Friday, March 12, 2010

My Writer's Block

I haven't written much in a year. I've been struggling with this story. I've been thinking, do I really have the right to write about this? What are people in the village going to say if they read it? Should I include his real name? How will I synthesize the roller coaster of emotions that I went through a year ago? Am I ready? Indeed, even for me it still seems almost too raw to share.

About a year ago, I returned to Montreal and bid goodbye to the four students and my colleague with whom I had visited Italy and Greece. They went back to Kangiqsujuaq, and I prepared myself and family for a month-long cycling trip to Cuba. Sophie and I had purchased folding bicycles and a trailer for Noah, and we were on our way.

What a place to go cycling. The roads are in decent shape, and there is very little traffic. It was amazing. We spent the third week of our trip at an all-inclusive resort near Holguin for our friends Chris and Erin's wedding. All inclusives aren't really our thing, but we were able to hang out with friends we normally would not see outside of the country and it was fantastic. We were also able to do things that we weren't able to do in the rest of Cuba, like check our email. For those of you who received spam from my yahoo account about a year ago, this is when it happened. Alas, the spam was not the worst thing that happened as I sat at the internet kiosk in the hotel lobby.

I opened a two-week-old email from my then pregnant colleague Sayard which read:

James,

We have some horrible news. It would not be appropriate to share it through email.

P.S. My baby and your dog are fine.

I immediately found Sophie and asked a friend to look after Noah for a few minutes. I said nothing, but he could read my face like a manual. "No problem James," he said, "Take your time."

What could be so horrible that it could not be written down? As we were walkind back to our room, we started to try and guess what could have happened. I thought that there had been an ATV accident, a disgruntled student came into the school armed, a murder in the village, all kinds of ridiculous things. Then Sophie stumbled across the magic word: "suicide". Even though there hadn't been any suicides in our community for over 20 years, our hearts started pounding as we realized that this had to be it.

We started naming names as we were cutting through the jungle to get to our room faster.
The most likely suspects immediately came to mind.
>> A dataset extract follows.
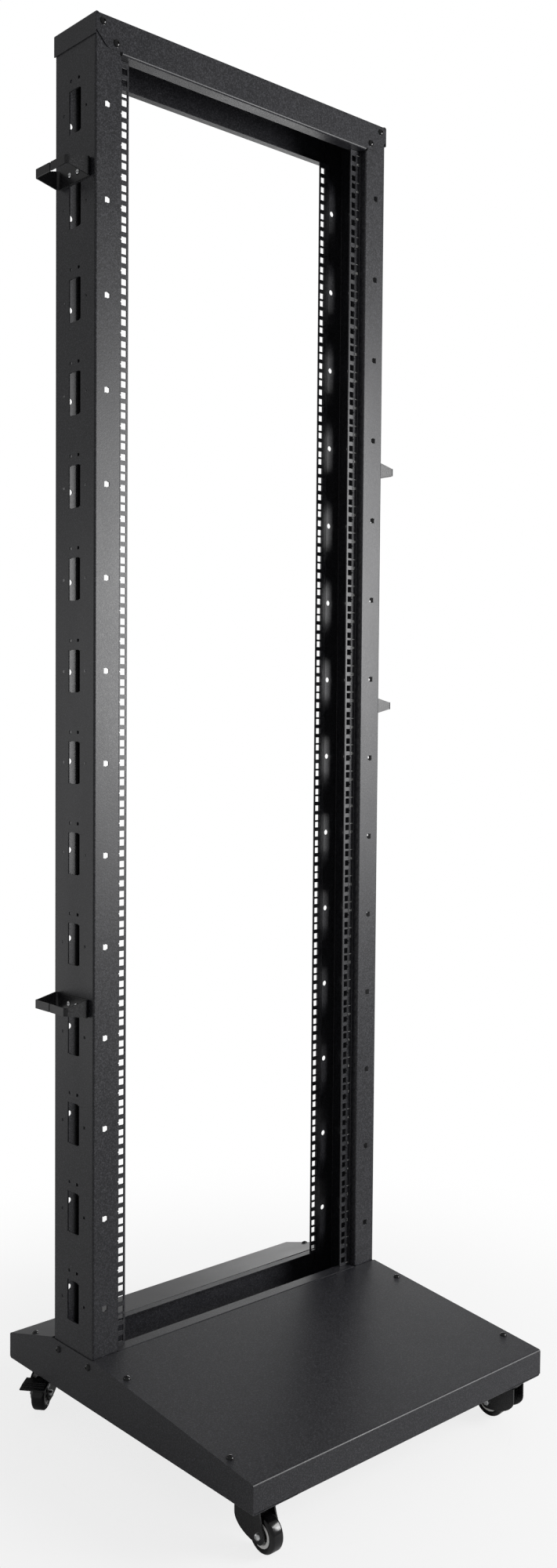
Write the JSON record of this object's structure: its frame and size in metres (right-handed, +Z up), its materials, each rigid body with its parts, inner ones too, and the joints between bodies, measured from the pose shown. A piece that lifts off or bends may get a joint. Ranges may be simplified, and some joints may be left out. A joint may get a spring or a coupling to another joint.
{
  "type": "two post open frame rack",
  "caption": "Open frame equipment rack with folded steel posts, square hole rails, a top beam, side cable rings and a low sloping base on braked swivel casters.",
  "frame": {"origin": "on the floor, under the middle of the whole rack, rings and wheels included", "axes": "+X to the rack's right as seen from the front, +Y to the back, +Z up"},
  "size_m": [0.668, 0.593, 2.0715],
  "materials": {
    "frame_paint": "black powder coat with a fine texture",
    "ring_paint": "black powder coat, satin",
    "caster_paint": "black, semi gloss",
    "zinc": "bright zinc plate",
    "hub_plastic": "off-white moulded nylon",
    "tyre": "dark solid rubber"
  },
  "bodies": {
    "rack_frame": {"post_left": "frame_paint", "post_right": "frame_paint", "rail_front_left": "frame_paint", "rail_front_right": "frame_paint", "rail_rear_left": "frame_paint", "rail_rear_right": "frame_paint", "top_beam": "frame_paint", "base_cross_channel": "frame_paint", "base_side_left": "frame_paint", "base_side_right": "frame_paint", "base_front_cover": "frame_paint", "base_rear_cover": "frame_paint", "cable_ring_left_lower": "ring_paint", "cable_ring_left_upper": "ring_paint", "cable_ring_right_lower": "ring_paint", "cable_ring_right_upper": "ring_paint", "caster_plate_front_left": "caster_paint", "caster_plate_front_right": "caster_paint", "caster_plate_rear_left": "caster_paint", "caster_plate_rear_right": "caster_paint"},
    "swivel_front_left": {"caster_fork_front_left": "caster_paint", "caster_axle_front_left": "zinc"},
    "wheel_front_left": {"caster_hub_front_left": "hub_plastic", "caster_tyre_front_left": "tyre"},
    "swivel_front_right": {"caster_fork_front_right": "caster_paint", "caster_axle_front_right": "zinc"},
    "wheel_front_right": {"caster_hub_front_right": "hub_plastic", "caster_tyre_front_right": "tyre"},
    "swivel_rear_left": {"caster_fork_rear_left": "caster_paint", "caster_axle_rear_left": "zinc"},
    "wheel_rear_left": {"caster_hub_rear_left": "hub_plastic", "caster_tyre_rear_left": "tyre"},
    "swivel_rear_right": {"caster_fork_rear_right": "caster_paint", "caster_axle_rear_right": "zinc"},
    "wheel_rear_right": {"caster_hub_rear_right": "hub_plastic", "caster_tyre_rear_right": "tyre"},
    "pedal_rear_left": {"brake_pedal_rear_left": "caster_paint"},
    "pedal_rear_right": {"brake_pedal_rear_right": "caster_paint"}
  },
  "joints": [
    {"name": "front_left_swivel", "type": "hinge", "parent": "rack_frame", "child": "swivel_front_left", "pos_m": [-0.2535, -0.2515, 0.06], "axis": [0, 0, 1], "continuous": true},
    {"name": "front_left_wheel_spin", "type": "hinge", "parent": "swivel_front_left", "child": "wheel_front_left", "pos_m": [-0.2535, -0.2715, 0.025], "axis": [1, 0, 0], "continuous": true},
    {"name": "front_right_swivel", "type": "hinge", "parent": "rack_frame", "child": "swivel_front_right", "pos_m": [0.2535, -0.2515, 0.06], "axis": [0, 0, 1], "continuous": true},
    {"name": "front_right_wheel_spin", "type": "hinge", "parent": "swivel_front_right", "child": "wheel_front_right", "pos_m": [0.25141, -0.23161, 0.025], "axis": [-0.9945, -0.1045, 0], "continuous": true},
    {"name": "rear_left_swivel", "type": "hinge", "parent": "rack_frame", "child": "swivel_rear_left", "pos_m": [-0.2535, 0.2565, 0.06], "axis": [0, 0, 1], "continuous": true},
    {"name": "rear_left_wheel_spin", "type": "hinge", "parent": "swivel_rear_left", "child": "wheel_rear_left", "pos_m": [-0.26882, 0.24364, 0.025], "axis": [0.6428, -0.766, 0], "continuous": true},
    {"name": "rear_right_swivel", "type": "hinge", "parent": "rack_frame", "child": "swivel_rear_right", "pos_m": [0.2535, 0.2565, 0.06], "axis": [0, 0, 1], "continuous": true},
    {"name": "rear_right_wheel_spin", "type": "hinge", "parent": "swivel_rear_right", "child": "wheel_rear_right", "pos_m": [0.26882, 0.24364, 0.025], "axis": [0.6428, 0.766, 0], "continuous": true},
    {"name": "rear_left_brake_pedal", "type": "hinge", "parent": "swivel_rear_left", "child": "pedal_rear_left", "pos_m": [-0.28261, 0.23207, 0.045], "axis": [0.6428, -0.766, 0], "range_deg": [0, 15]},
    {"name": "rear_right_brake_pedal", "type": "hinge", "parent": "swivel_rear_right", "child": "pedal_rear_right", "pos_m": [0.28261, 0.23207, 0.045], "axis": [0.6428, 0.766, 0], "range_deg": [0, 15]}
  ]
}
They were all troubled teenagers who obviously had problems at school. We were terrified.

I rang up Sayard when we arrived at the room.

"Hello," she answered.

"Hi Sayard, it's James," I said.

"How are you?" she said with a shaky voice.
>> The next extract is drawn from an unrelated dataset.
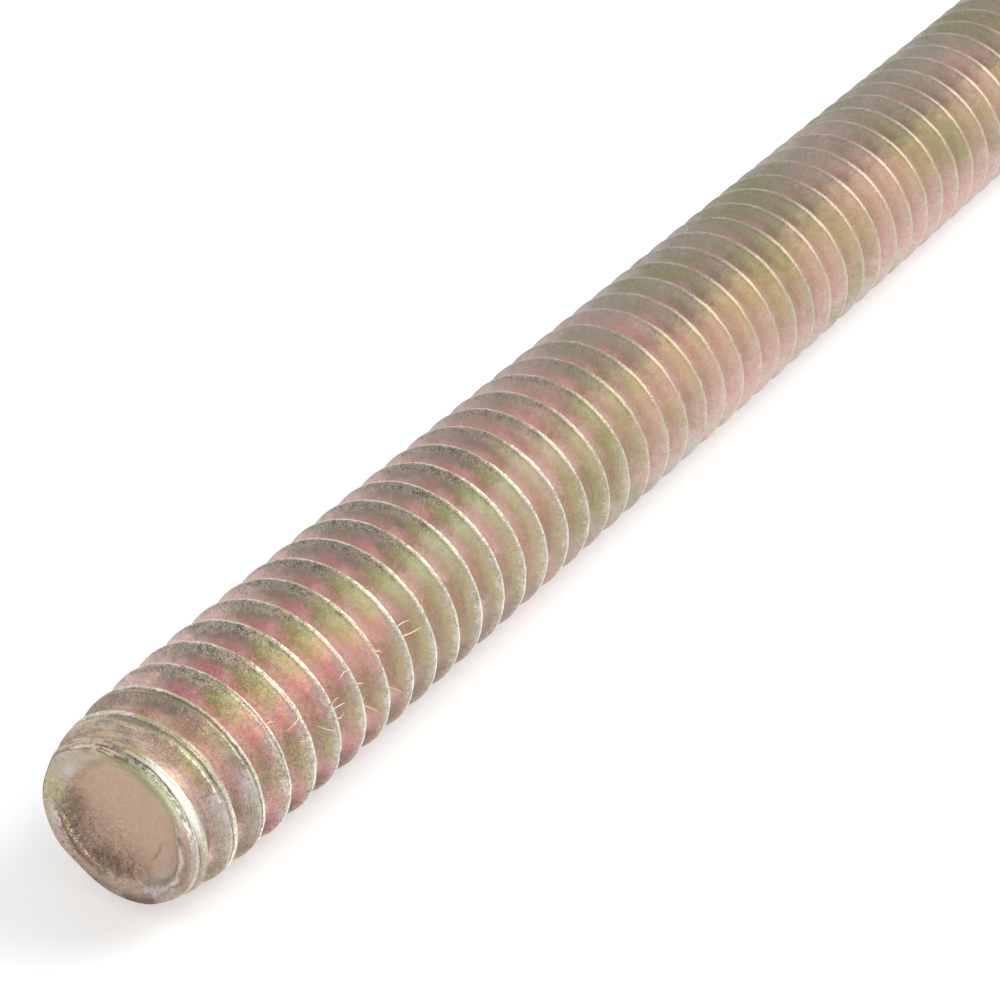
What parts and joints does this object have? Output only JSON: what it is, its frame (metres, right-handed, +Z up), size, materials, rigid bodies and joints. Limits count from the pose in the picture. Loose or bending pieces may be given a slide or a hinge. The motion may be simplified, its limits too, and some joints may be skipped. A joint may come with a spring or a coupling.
{
  "type": "threaded rod",
  "caption": "Short steel threaded rod with a right-hand coarse thread from end to end, yellow zinc plated, with one cropped and dished end.",
  "frame": {"origin": "middle of the rod's axis, halfway between its two end faces", "axes": "+X along the rod, from the cropped and dished near end to the plain far end; +Z up; a crest meets the near face straight up from the axis"},
  "size_m": [0.0762, 0.0062, 0.0062],
  "materials": {
    "plated_steel": "yellow zinc plate, worn"
  },
  "bodies": {
    "root": {"threaded_rod": "plated_steel"}
  },
  "joints": []
}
"We're having a wonderful time. But I was reading my email and..." I could tell she was already crying.

"Here, talk to Neil." she muttered.

"Hi James," he said. And then he immediately ripped off the band-aid, "Attasi killed himself."

Sophie could read the desperation on my face. "WHAT!?" she said.

"It's Attasi." I said. As she began to scream, I dropped the phone. I didn't hang it up, just dropped it, and let my friend and colleague hear us disintegrate.

This was unthinkable. He was the most polite and one of the strongest students in the school, a teachers' favourite. All kinds of disgusting thoughts raced through my head. I began by thinking "what happened to that poor boy?" as my mind raced through potential situations that he had gone through since we had left.

I turned to thoughts of what I could have done to prevent Attasi from doing what he had done. I searched and searched the inside of my mind and heart and came up empty-handed. This made me even more upset.

Then, more sinister thoughts began to bubble up from the depths of my subconscious. "Why couldn't it have been ...?" I became nauseous.

My nausea snapped me out of it. I realized that the phone was still off the hook. I picked it up, and Neil was still there, struggling himself. "Neil," I said, "let me call you back."

After we had gathered ourselves together, we called him back and got the details, which I cannot share here.

We wanted to do something. Call his mother, his brothers, his friends, and share our condolences, but we quickly realized that this would give them little solace. Their Attasi had been in the ground for over two weeks already.

We felt so far away, so helpless, so unable to do anything. There we were, in the lap of luxury, and there was a poor little northern town suffering without us. Not that we could have done anything to make it any easier for the people in the village. In fact, I was overwhelmed by the feeling that I had missed it. It was my own suffering and grief that was worsened by the fact that I couldn't mourn and get closure with the collective in Kangirsujuaq. When I realized that it was thoughts of myself and my suffering that were overwhelming me, a dark shroud of good old guilt settled in for the long haul.

When I again set eyes on the mountains of Kangirsujuaq, more than a month had passed since that tragic day. I didn't know what to do. The first time I saw each of his brothers, I hugged them and told them I was sorry for their loss. It was all I was capable of doing. I realize that it probably meant little to a family that was (and still is) hurting so deeply, but I couldn't just pretend that nothing had happened. I missed him, and I wanted them to know it.

The teachers themselves were still in the midst of the grieving process. Some were angry, some were brought to tears upon seeing us and realizing that they were about to revisit the pain that they had begun bottling up a couple of months before. I tried very hard to soothe my own grief, get some closure, and ease the guilt I felt. However, a few short weeks later, we would all revisit our frustration and desperation. But that's another story.